The Company intends to file an amendment to its Certificate of
Incorporation prior to the consummation of this offering authorizing the
issuance of an additional 5,000,000 shares of Preferred Stock. The Board of
Directors, within the limitations and restrictions contained in the Certificate
of Incorporation and without further action by the Company's stockholders, will
have the authority to issue up to 5,000,000 additional shares of Preferred Stock
in one or more series and to fix the rights, preferences, privileges and
restrictions thereof, including dividend rights, conversion rights, voting
rights, terms of redemption, liquidation preferences and the number of shares
constituting any series or the designation of such series. The issuance of
Preferred Stock could adversely affect the voting power of holders of Common
Stock and could have the effect of delaying, deferring or preventing a change in
control of the Company.
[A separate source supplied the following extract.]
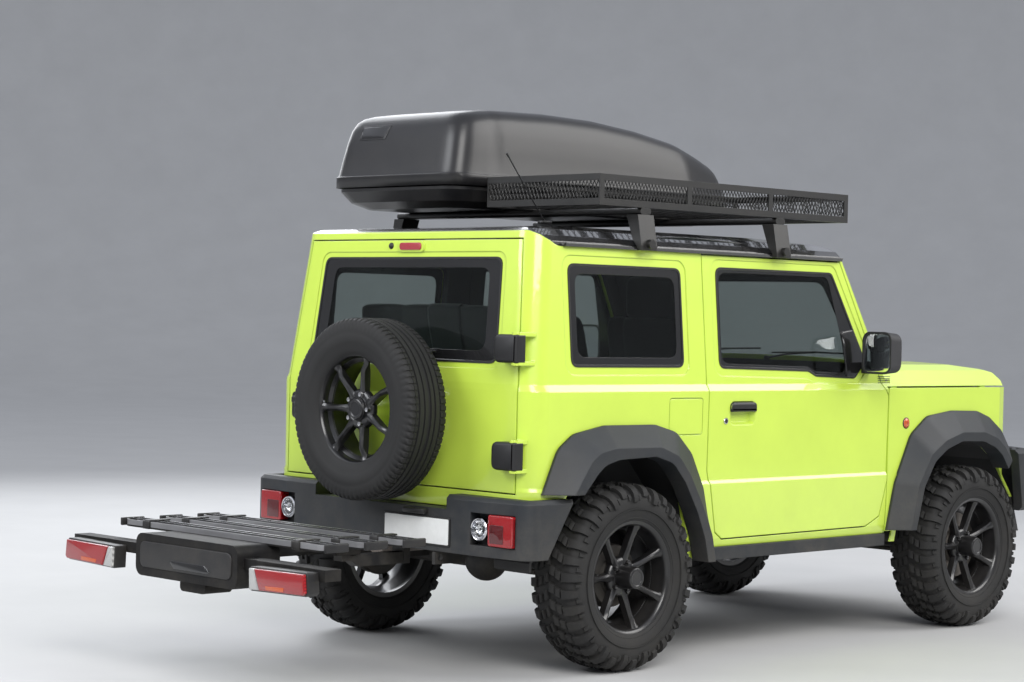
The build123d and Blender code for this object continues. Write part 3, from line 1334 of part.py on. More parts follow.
pieces = {
    "body_shell": body_shell, "roof_panel": roof_panel, "quarter_windows": quarter_windows,
    "tailgate": tailgate, "tailgate_window": tailgate_window, "windscreen": windscreen,
    "spare_tyre": spare_tyre, "spare_rim": spare_rim, "bonnet": bonnet,
    "front_fenders": front_fenders, "grille": grille, "headlamps": headlamps,
    "front_bumper": front_bumper, "rear_bumper": rear_bumper, "tail_lamps": tail_lamps,
    "arch_flares": arch_flares, "sill_covers": sill_covers, "frame_rails": frame_rails,
    "rear_axle": rear_axle, "front_axle": front_axle, "coil_springs": coil_springs,
    "dampers": dampers, "suspension_links": suspension_links, "engine": engine,
    "propshafts": propshafts, "fuel_tank": fuel_tank, "exhaust": exhaust,
    "dashboard": dashboard, "steering_wheel": steering_wheel, "front_seats": front_seats,
    "rear_seat": rear_seat, "roof_bars": roof_bars, "roof_basket": roof_basket,
    "basket_mesh": basket_mesh, "roof_box_base": roof_box_base, "roof_box_lid": roof_box_lid, "carrier": carrier,
    "carrier_lamps": carrier_lamps, "tie_rod": tie_rod,
}
for name in ("left", "right"):
    pieces[f"door_{name}"] = doors[name]
    pieces[f"door_window_{name}"] = door_windows[name]
    pieces[f"mirror_{name}"] = mirrors[name]
    pieces[f"knuckle_{name}"] = knuckles[name]
    for end in ("front", "rear"):
        pieces[f"tyre_{end}_{name}"] = tyres[end, name]
        pieces[f"rim_{end}_{name}"] = rims[end, name]

for name, piece in pieces.items():
    piece.part = piece.part.moved(Location((-MID_X, 0, 0)))
    piece.part.label = name
    export_step(piece.part, f"parts/{name}.step")
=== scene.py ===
"""Looks of the lifted off-road 4x4: paint, tyres, trim, roof gear, seats and stage.

Metres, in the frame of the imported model: X forward, Y to the car's left, Z up.
Places are given from the rear axle with at(x, y, z).
"""

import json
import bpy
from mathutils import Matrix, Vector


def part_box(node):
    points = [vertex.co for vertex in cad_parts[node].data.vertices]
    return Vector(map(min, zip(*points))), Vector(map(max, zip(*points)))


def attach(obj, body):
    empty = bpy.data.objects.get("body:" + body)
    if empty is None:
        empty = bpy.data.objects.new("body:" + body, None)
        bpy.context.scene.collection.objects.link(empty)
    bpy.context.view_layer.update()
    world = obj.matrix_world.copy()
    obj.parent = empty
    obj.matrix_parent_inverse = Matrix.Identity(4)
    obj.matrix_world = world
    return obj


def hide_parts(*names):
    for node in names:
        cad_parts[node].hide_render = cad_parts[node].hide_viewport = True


bl_info = {
    "name": "Off-road 4x4 dressing",
    "version": (1, 0, 0),
    "blender": (4, 5, 0),
    "location": "View3D > Sidebar > Off-road",
    "description": "Paint, tyres, trim, roof gear and seats for the off-road car",
    "category": "Add Mesh",
}

from math import cos, hypot, pi, radians, sin, sqrt

import bmesh
import bpy
from bpy.props import FloatProperty, FloatVectorProperty, IntProperty, PointerProperty
from mathutils import Matrix, Vector

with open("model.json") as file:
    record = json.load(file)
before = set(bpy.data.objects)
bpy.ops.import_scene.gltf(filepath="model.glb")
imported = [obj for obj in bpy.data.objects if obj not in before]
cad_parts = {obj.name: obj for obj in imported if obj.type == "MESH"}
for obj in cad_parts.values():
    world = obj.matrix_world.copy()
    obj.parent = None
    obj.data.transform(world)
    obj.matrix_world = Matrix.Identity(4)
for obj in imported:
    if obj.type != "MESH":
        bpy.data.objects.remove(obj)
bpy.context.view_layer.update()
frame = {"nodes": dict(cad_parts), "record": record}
SIDES = {"left": 1, "right": -1}
ORIGIN, FORWARD, REARWARD, UPWARD = (0, 0, 0), (1, 0, 0), (-1, 0, 0), (0, 0, 1)
ALONG_AXLE = (0, 1, 0)


def middle(node):
    """Centre of a CAD node's box."""
    low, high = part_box(node)
    return (low + high) / 2


AXLE_X = middle("tyre_rear_left").x
WHEELBASE = middle("tyre_front_left").x - AXLE_X
TYRE_LOW, TYRE_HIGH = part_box("tyre_rear_left")
TYRE_R = (TYRE_HIGH.x - TYRE_LOW.x) / 2
TYRE_W = TYRE_HIGH.y - TYRE_LOW.y
HALF_WIDTH = 0.7375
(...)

The Company has no present plan to issue any shares of
preferred stock.
WARRANTS
At May 10, 1996, the Company had outstanding: (i) warrants to purchase an
aggregate of 33,570 shares of Common Stock at an exercise price of $0.96 per
share, exercisable through February 9, 2004, (ii) warrants to purchase an
aggregate of 66,667 shares of Common Stock at an exercise price of $1.95 per
share, exercisable through December 14, 2005, (iii) warrants to purchase an
aggregate of 16,829 shares of Common Stock at an exercise price of $3.09 per
share and an aggregate of 2,284 shares of Common Stock at an exercise price of
$4.80 per share, all of which will expire upon the closing of this offering if
not exercised prior to such time, and (iv) warrants to purchase an aggregate of
11,000 shares of Common Stock at an exercise price of $9.60 per share (assuming
an initial public offering price of $12 per share), exercisable though April 2,
2001. Certain of these warrants are entitled to the benefit of anti-dilution
protection under certain circumstances.